**EXERCISE OBJECTIVE**.
Check each line of the listing, and copy it if it contains the word "from".

Collected data entries:

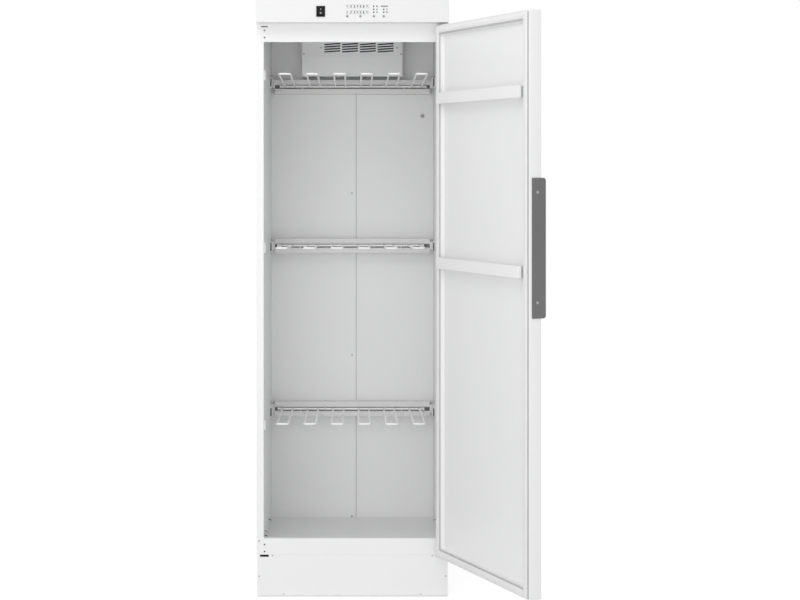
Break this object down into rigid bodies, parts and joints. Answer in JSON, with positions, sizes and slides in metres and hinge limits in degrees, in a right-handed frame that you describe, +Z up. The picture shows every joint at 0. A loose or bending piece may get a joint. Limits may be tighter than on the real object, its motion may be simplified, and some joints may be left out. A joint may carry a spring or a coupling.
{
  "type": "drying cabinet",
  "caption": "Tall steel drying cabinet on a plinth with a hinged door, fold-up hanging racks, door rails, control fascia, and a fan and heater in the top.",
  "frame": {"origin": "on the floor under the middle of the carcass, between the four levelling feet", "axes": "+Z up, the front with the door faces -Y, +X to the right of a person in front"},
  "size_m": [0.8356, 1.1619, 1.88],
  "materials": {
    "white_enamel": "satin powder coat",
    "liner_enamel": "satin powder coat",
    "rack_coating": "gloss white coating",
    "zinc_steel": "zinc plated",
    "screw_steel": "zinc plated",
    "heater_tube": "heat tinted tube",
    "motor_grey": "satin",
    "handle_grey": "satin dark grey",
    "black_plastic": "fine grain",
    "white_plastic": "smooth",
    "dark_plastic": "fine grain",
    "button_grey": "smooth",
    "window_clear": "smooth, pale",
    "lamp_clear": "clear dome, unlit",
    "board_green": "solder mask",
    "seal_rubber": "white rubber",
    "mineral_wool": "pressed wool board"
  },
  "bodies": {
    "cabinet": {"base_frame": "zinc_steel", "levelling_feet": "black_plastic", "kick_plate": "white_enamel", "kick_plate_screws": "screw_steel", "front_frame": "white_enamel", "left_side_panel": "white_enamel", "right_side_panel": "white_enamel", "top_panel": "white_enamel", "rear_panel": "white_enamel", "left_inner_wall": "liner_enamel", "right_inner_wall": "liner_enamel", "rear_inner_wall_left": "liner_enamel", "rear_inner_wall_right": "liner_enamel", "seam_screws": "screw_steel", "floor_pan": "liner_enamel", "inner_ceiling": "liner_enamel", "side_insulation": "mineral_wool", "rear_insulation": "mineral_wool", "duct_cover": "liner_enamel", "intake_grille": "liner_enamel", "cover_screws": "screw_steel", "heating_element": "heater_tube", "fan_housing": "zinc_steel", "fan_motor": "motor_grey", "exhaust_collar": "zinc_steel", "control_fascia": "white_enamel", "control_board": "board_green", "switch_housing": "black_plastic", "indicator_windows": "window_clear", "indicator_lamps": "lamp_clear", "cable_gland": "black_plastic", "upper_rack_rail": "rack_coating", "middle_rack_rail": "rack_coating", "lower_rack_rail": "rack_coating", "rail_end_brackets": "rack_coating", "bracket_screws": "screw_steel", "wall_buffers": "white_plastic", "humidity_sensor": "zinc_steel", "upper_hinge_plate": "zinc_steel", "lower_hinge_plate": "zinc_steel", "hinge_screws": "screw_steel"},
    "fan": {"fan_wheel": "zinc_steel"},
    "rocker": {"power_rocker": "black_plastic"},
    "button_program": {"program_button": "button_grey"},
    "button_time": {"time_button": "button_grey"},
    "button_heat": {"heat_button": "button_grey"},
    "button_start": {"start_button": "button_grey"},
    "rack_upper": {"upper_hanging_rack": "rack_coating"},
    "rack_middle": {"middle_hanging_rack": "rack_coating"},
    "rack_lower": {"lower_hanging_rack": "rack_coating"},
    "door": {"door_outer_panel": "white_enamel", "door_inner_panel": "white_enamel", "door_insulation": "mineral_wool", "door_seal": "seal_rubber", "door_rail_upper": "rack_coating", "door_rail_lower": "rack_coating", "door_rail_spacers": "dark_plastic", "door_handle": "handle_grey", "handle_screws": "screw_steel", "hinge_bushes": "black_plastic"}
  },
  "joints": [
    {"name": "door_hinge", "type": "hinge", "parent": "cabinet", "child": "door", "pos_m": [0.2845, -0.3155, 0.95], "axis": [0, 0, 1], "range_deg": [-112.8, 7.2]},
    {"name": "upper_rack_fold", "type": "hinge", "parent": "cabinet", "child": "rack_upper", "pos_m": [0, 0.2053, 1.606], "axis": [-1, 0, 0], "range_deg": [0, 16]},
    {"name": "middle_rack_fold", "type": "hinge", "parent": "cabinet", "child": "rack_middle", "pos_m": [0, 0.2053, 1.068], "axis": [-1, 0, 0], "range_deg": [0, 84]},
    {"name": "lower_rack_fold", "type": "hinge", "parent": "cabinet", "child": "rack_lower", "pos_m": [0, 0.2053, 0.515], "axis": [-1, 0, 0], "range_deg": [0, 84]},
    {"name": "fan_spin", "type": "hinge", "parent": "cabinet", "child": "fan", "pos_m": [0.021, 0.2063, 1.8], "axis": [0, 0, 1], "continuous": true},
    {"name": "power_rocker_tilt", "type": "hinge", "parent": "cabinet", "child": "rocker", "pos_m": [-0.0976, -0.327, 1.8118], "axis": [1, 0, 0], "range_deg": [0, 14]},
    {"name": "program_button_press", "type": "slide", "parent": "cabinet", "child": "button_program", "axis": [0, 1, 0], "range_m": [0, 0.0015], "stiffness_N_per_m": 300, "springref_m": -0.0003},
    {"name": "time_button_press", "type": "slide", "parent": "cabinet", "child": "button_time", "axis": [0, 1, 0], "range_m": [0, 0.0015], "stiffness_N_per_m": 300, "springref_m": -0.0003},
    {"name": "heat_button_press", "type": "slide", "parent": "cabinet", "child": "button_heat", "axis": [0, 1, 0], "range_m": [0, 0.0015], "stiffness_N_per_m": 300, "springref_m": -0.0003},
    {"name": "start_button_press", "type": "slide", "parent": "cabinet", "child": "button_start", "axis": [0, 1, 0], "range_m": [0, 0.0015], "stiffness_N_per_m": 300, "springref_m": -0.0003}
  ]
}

==

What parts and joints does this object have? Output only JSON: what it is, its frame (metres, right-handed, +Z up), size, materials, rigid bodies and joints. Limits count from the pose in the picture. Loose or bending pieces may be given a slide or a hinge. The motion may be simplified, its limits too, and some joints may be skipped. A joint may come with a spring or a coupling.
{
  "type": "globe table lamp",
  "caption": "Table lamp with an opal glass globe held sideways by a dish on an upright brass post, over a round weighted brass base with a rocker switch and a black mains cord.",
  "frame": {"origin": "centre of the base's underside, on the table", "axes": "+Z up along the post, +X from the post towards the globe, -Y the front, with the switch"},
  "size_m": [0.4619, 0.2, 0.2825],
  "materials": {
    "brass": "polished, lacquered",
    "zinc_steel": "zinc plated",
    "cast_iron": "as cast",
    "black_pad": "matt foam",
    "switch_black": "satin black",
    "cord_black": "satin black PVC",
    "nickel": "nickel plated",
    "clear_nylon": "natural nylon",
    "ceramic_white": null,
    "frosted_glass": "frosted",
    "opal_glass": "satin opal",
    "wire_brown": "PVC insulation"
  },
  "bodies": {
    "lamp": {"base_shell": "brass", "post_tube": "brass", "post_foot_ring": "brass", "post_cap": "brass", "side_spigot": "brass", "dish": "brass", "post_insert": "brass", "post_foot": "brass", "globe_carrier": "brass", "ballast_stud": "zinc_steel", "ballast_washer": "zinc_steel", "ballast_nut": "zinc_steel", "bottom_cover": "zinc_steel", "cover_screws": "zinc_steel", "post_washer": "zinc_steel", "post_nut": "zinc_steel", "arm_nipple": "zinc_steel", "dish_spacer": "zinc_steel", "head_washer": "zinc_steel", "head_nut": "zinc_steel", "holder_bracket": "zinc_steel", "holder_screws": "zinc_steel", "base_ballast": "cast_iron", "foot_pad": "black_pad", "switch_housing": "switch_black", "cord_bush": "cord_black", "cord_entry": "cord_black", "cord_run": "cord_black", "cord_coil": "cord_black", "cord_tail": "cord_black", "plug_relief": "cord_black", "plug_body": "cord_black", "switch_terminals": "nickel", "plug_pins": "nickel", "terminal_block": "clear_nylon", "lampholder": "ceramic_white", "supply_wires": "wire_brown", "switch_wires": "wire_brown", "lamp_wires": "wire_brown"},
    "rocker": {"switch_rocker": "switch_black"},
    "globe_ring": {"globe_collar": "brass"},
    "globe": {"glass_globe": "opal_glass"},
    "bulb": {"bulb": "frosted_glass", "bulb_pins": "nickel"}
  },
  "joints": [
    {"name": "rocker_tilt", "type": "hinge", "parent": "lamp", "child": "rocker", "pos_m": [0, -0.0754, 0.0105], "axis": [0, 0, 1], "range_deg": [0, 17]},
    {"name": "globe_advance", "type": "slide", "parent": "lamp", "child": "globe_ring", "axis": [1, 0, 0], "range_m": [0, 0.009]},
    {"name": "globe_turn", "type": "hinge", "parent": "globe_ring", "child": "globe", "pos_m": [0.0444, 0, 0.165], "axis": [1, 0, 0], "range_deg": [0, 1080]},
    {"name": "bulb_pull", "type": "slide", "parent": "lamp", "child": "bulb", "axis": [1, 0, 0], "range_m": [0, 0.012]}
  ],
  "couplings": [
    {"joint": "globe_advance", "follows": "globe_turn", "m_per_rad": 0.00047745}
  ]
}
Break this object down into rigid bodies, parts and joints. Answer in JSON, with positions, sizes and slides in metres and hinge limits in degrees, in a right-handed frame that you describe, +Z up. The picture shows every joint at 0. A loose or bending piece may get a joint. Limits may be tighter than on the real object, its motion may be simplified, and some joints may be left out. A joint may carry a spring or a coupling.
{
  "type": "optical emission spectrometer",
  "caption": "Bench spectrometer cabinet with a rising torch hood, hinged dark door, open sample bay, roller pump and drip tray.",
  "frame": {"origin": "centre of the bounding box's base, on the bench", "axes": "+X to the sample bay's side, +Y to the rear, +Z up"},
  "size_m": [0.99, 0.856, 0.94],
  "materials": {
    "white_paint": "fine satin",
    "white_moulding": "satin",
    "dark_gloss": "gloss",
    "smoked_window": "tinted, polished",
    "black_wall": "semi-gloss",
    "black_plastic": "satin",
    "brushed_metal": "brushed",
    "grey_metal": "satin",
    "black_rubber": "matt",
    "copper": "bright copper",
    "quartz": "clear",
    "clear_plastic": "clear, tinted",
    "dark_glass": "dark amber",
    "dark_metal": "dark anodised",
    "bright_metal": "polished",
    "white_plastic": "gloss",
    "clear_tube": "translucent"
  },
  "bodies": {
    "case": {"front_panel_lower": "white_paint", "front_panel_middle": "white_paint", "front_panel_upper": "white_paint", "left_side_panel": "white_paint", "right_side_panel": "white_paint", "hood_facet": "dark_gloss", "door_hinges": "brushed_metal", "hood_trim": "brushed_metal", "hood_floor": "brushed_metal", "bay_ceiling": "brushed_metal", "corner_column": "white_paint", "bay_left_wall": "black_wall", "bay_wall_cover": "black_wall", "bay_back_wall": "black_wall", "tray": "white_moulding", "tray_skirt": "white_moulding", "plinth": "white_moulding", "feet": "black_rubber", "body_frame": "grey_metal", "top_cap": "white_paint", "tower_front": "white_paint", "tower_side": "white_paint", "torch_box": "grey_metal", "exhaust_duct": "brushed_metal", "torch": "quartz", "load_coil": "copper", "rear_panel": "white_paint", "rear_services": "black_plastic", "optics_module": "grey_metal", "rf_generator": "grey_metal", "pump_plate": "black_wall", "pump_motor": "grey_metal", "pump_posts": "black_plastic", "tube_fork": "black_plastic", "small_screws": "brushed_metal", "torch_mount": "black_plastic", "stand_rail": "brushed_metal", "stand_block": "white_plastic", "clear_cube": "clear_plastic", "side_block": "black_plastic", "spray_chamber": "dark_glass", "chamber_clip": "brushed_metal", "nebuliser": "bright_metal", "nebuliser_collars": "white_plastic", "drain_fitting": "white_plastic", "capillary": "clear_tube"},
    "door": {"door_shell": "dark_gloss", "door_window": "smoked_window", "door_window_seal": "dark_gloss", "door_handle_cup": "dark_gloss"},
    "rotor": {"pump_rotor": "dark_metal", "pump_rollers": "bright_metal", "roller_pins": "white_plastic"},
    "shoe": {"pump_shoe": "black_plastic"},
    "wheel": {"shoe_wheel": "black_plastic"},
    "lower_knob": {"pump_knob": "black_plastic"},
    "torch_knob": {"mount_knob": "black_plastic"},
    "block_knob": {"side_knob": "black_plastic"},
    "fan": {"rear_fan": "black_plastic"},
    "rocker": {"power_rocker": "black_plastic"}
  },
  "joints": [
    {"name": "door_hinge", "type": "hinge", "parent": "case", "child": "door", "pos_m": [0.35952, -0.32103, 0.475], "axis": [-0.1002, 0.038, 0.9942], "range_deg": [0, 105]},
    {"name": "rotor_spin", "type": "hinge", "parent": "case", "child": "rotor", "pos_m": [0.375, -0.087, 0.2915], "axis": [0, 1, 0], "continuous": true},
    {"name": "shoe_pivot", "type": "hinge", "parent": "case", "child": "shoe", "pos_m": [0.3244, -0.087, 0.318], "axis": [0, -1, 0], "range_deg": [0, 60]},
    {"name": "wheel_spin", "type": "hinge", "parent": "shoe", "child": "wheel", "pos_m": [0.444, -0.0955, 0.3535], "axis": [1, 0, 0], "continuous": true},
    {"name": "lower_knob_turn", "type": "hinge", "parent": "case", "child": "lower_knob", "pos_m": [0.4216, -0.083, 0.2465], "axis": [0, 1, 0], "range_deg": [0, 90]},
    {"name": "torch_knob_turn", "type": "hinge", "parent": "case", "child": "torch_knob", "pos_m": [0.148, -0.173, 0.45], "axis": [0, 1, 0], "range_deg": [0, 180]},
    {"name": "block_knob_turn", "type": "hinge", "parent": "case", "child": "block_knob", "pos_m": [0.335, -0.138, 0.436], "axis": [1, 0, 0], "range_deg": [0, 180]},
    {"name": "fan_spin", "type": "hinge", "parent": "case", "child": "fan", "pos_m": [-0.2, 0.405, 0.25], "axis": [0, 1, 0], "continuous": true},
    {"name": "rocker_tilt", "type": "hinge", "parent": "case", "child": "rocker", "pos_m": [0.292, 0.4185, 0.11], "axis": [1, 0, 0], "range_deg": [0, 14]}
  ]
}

**REPLY TO THE EXERCISE**.
What parts and joints does this object have? Output only JSON: what it is, its frame (metres, right-handed, +Z up), size, materials, rigid bodies and joints. Limits count from the pose in the picture. Loose or bending pieces may be given a slide or a hinge. The motion may be simplified, its limits too, and some joints may be skipped. A joint may come with a spring or a coupling.
  "frame": {"origin": "centre of the base's underside, on the table", "axes": "+Z up along the post, +X from the post towards the globe, -Y the front, with the switch"},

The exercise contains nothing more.